While I certainly understand it is in the interest of the military-industrial complex, again as Kucinich explains, to continue to vilify Russia to justify our already-bloated military spending, I’m a bit taken aback at how eager most liberals are to embrace and even stoke this demonisation. Given the poor historical knowledge of most Americans, a little refresher on past and current affairs is in order. Russia was our ally in World War II in defeating the Nazis. Moreover, contrary to what most Americans learned in school, Russia truly won the war in Europe, losing over 20 million people in the process and being responsible for 80 percent of the Allies’ Nazi kills.
In addition, while many of us might not like the messenger, Donald Trump was correct when asked about Putin being a killer, he suggested that the USA was less than innocent in this respect. Indeed, although such a moment of candour by a US President horrified many, Trump engaged in gross understatement. Let me be so bold as to say that, certainly since 1960 and up to the present time, the USA was much more brutal and bloodthirsty than Russia. It isn’t even a close call here. For example, as Noam Chomsky (no lover of the USSR he) explained:
It isn’t seriously in question, as John Coatsworth writes in the recently published Cambridge University History of the Cold War, that from 1960 to “the Soviet collapse in 1990, the numbers of political prisoners, torture victims, and executions of nonviolent political dissenters in Latin America vastly exceeded those in the USSR and its East European satellites”. Amongst the executed were many religious martyrs, and there were mass slaughters as well, consistently supported or initiated by Washington.

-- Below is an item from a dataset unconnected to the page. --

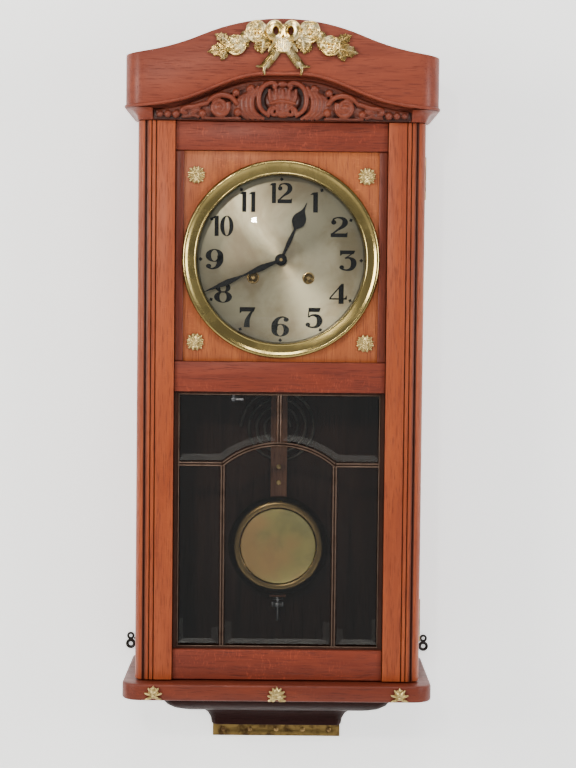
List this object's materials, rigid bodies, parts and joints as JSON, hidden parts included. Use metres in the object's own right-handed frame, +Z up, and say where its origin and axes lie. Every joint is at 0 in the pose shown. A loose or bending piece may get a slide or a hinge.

Chomsky went on to detail the millions killed by the USA in Indochina during its shameful war on Vietnam, Laos, and Cambodia, and Reagan’s support of apartheid South Africa’s rampage through Southern Africa, which led to the deaths of 1.5 million people. Moreover, what about today? While many are up in arms about Russia’s annexation of the Crimea (although this was with the approval of the majority of Crimeans who are happy to return to Russia) as well as Russia’s intervention in the war in Syria, these actions pale in comparison to the USA’s own intervention in Syria, its recent destruction of Libya, its destruction of Iraq and Afghanistan, its continued support for the Saudi rape of Yemen, and the USA’s support for the pillaging of The Democratic Republic of the Congo which cost the lives of around 6 million innocents. These US wars, along with the USA’s over 800 military bases in more than 70 countries (Russia has bases in only one country (Syria) outside the former USSR) have led to the USA rightly being viewed in a poll of people in 65 countries as by far the greatest threat to world peace.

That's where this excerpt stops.